Trimethylarsine (abbreviated TMA or TMAs) is the chemical compound with the formula (CH_{3})_{3}As, commonly abbreviated AsMe_{3} or TMAs. This organic derivative of arsine has been used as a source of arsenic in microelectronics industry, a building block to other organoarsenic compounds, and serves as a ligand in coordination chemistry. It has a distinctive garlic-like smell. Trimethylarsine was discovered in 1854.

==Structure and preparation==
AsMe_{3} is a pyramidal molecule. The As-C distances average 1.519 Å, and the C-As-C angles are 91.83°

Trimethylarsine can be prepared by treatment of arsenic oxide with trimethylaluminium:
As_{2}O_{3} + 1.5 [AlMe_{3}]_{2} → 2 AsMe_{3} + 3/n (MeAl-O)_{n}

==Occurrence and reactions==
Trimethylarsine is the volatile byproduct of microbial action on inorganic forms of arsenic which are naturally occurring in rocks and soils at the parts-per-million level. Trimethylarsine has been reported only at trace levels (parts per billion) in landfill gas from Germany, Canada, and the U.S.A., and is the major arsenic-containing compound emitted by landfills.

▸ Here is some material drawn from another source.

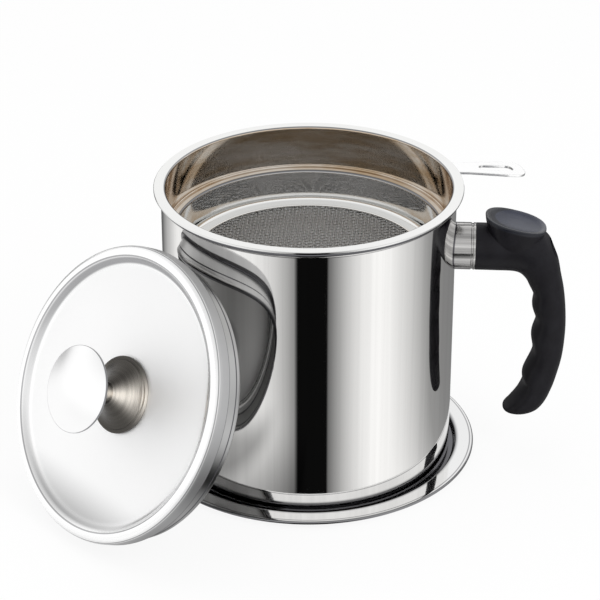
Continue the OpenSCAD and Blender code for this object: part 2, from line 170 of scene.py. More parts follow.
def revolve(name, profile, steps, place=None):
    """A closed profile of (radius, height) points in mm, turned about +Z and put in place."""
    bm = bmesh.new()
    rings = []
    for r, z in profile:
        if r < 1e-6:
            rings.append([bm.verts.new((0, 0, z * MM))])
        else:
            rings.append([bm.verts.new((r * MM * math.cos(2 * math.pi * k / steps),
                                        r * MM * math.sin(2 * math.pi * k / steps), z * MM))
                          for k in range(steps)])
    for a, b in zip(rings, rings[1:] + rings[:1]):
        if len(a) > 1 and len(b) > 1:
            join_rings(bm, a, b)
        elif len(b) > 1:
            fan(bm, b, a[0])
        elif len(a) > 1:
            fan(bm, a, b[0])
    if place:
        bmesh.ops.transform(bm, matrix=place, verts=bm.verts)
    return from_bmesh(name, bm)


def loft(name, rings):
    """A closed skin over equal rings of points in mm, with a fan at each end."""
    bm = bmesh.new()
    rows = [[bm.verts.new(Vector(p) * MM) for p in ring] for ring in rings]
    for a, b in zip(rows, rows[1:]):
        join_rings(bm, a, b)
    for row in (rows[0], rows[-1]):
        middle = bm.verts.new(sum((v.co for v in row), Vector()) / len(row))
        fan(bm, row, middle)
    return from_bmesh(name, bm)


def apply_modifiers(obj):
    """Turns an object's modifiers into its plain mesh."""
    graph = bpy.context.evaluated_depsgraph_get()
    mesh = bpy.data.meshes.new_from_object(obj.evaluated_get(graph))
    obj.modifiers.clear()
    obj.data = mesh


# ---------------------------------------------------------------- shader helpers
class Val:
    """A shader socket that takes part in Python sums."""

    def __init__(self, finish, socket):
        self.finish = finish
        self.socket = socket

    def __add__(self, other):
        return self.finish.maths("ADD", self, other)

    def __radd__(self, other):
        return self.finish.maths("ADD", other, self)

    def __sub__(self, other):
        return self.finish.maths("SUBTRACT", self, other)

    def __rsub__(self, other):
        return self.finish.maths("SUBTRACT", other, self)

    def __mul__(self, other):
        return self.finish.maths("MULTIPLY", self, other)

    def __rmul__(self, other):
        return self.finish.maths("MULTIPLY", other, self)

    def __truediv__(self, other):
        return self.finish.maths("DIVIDE", self, other)

    def __pow__(self, other):
        return self.finish.maths("POWER", self, other)

    def abs(self):
        return self.finish.maths("ABSOLUTE", self)

    def sqrt(self):
        return self.finish.maths("SQRT", self)

    def most(self, other):
        return self.finish.maths("MAXIMUM", self, other)

    def fade(self, low, high, to_low=0.0, to_high=1.0):
        """A soft step from to_low at low to to_high at high."""
        return self.finish.add("ShaderNodeMapRange", {"interpolation_type": "SMOOTHSTEP"}, {
            "Value": self, "From Min": low, "From Max": high, "To Min": to_low, "To Max": to_high})


class Finish:
    """A node tree under construction: a surface finish, the floor's or the sky's."""

    def __init__(self, tree):
        self.tree = tree
        tree.nodes.clear()

    def add(self, kind, settings=None, inputs=None, out=0):
        """A node of a kind, with its settings, then its inputs, and the Val of one output."""
        node = self.tree.nodes.new(kind)
        for key, value in (settings or {}).items():
            if key == "stops":
                self.set_stops(node.color_ramp, value)
            else:
                setattr(node, key, value)
        for key, value in (inputs or {}).items():
            socket = node.inputs[key]
            if isinstance(value, Val):
                self.tree.links.new(value.socket, socket)
            else:
                socket.default_value = value
        return Val(self, node.outputs[out]) if len(node.outputs) else None

    def set_stops(self, ramp, stops):
        """Gives a colour ramp its stops: (position, grey) in rising order."""
        while len(ramp.elements) > 1:
            ramp.elements.remove(ramp.elements[-1])
        ramp.elements[0].position = stops[0][0]
        for position, _ in stops[1:]:
            ramp.elements.new(position)
        for element, (_, grey) in zip(ramp.elements, stops):
            element.color = rgba(grey)

    def maths(self, operation, *terms):
        return self.add("ShaderNodeMath", {"operation": operation}, dict(enumerate(terms)))

    def parts(self, vector):
        """The x, y and z of a vector."""
        node = self.tree.nodes.new("ShaderNodeSeparateXYZ")
        self.tree.links.new(vector.socket, node.inputs[0])
        return [Val(self, s) for s in node.outputs]

    def vector(self, x, y, z):
        return self.add("ShaderNodeCombineXYZ", None, {"X": x, "Y": y, "Z": z})

    def noise(self, vector, scale, detail, rough=0.5):
        return self.add("ShaderNodeTexNoise", None, {
            "Vector": vector, "Scale": scale, "Detail": detail, "Roughness": rough})

    def streaks(self, x, y, z, across, along, detail=1.0, rough=0.5):
        """Noise with its own scales across the axis and along it, per metre."""
        return self.noise(self.vector(x * across, y * across, z * along), 1.0, detail, rough)

    def place(self, matrix=None):
        """Object coordinates in metres, seen from the frame that the matrix places."""
        spot = self.add("ShaderNodeTexCoord", None, None, "Object")
        if matrix is None:
            return spot
        return self.add("ShaderNodeMapping", {"vector_type": "TEXTURE"}, {
            "Vector": spot, "Location": matrix.to_translation(),
            "Rotation": matrix.to_euler()})

    def around_axis(self, matrix):
        """The place in the matrix's frame, its x, y and z, and the distance from its axis."""
        spot = self.place(matrix)
        x, y, z = self.parts(spot)
        return spot, x, y, z, (x * x + y * y).sqrt()

    def bump(self, height, strength, distance):
        return self.add("ShaderNodeBump", None, {
            "Height": height, "Strength": strength, "Distance": distance})

    def mix(self, factor, a, b):
        return self.add("ShaderNodeMix", {"data_type": "RGBA"}, {0: factor, 6: a, 7: b}, 2)

    def rays(self):
        """The Light Path's share of camera rays, and of glossy rays."""
        path = self.tree.nodes.new("ShaderNodeLightPath")
        return Val(self, path.outputs["Is Camera Ray"]), Val(self, path.outputs["Is Glossy Ray"])

    def surface(self, sockets):
        """The finish's own shader, and its way out of the tree."""
        shader = self.add("ShaderNodeBsdfPrincipled", None, sockets)
        self.add("ShaderNodeOutputMaterial", None, {"Surface": shader})


def rgba(tone, share=1.0):
    """A socket's colour from a grey or an (r, g, b) tone, taken down to a share of it."""
    if isinstance(tone, float):
        tone = (tone, tone, tone)
    return (*[c * share for c in tone], 1)


def new_finish(name):
    mat = bpy.data.materials.new(name)
    mat.use_nodes = True
    return mat, Finish(mat.node_tree)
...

Trimethylarsine is pyrophoric due to the exothermic nature of the following reaction, which initiates combustion:
AsMe_{3} + 1/2 O_{2} → OAsMe_{3} (TMAO)

==History==
Poisoning events due to a gas produced by certain microbes was assumed to be associated with the arsenic in paint. In 1893 the Italian physician Bartolomeo Gosio published his results on "Gosio gas" that was subsequently shown to contain trimethylarsine. Under wet conditions, the mold Microascus brevicaulis produces significant amounts of methyl arsines via methylation of arsenic-containing inorganic pigments, especially Paris green and Scheele's Green, which were once used in indoor wallpapers. Newer studies show that trimethylarsine has a low toxicity and could therefore not account for the death and the severe health problems observed in the 19th century.

==Safety==
Trimethylarsine is potentially hazardous, although the toxicity of this compound is often exaggerated.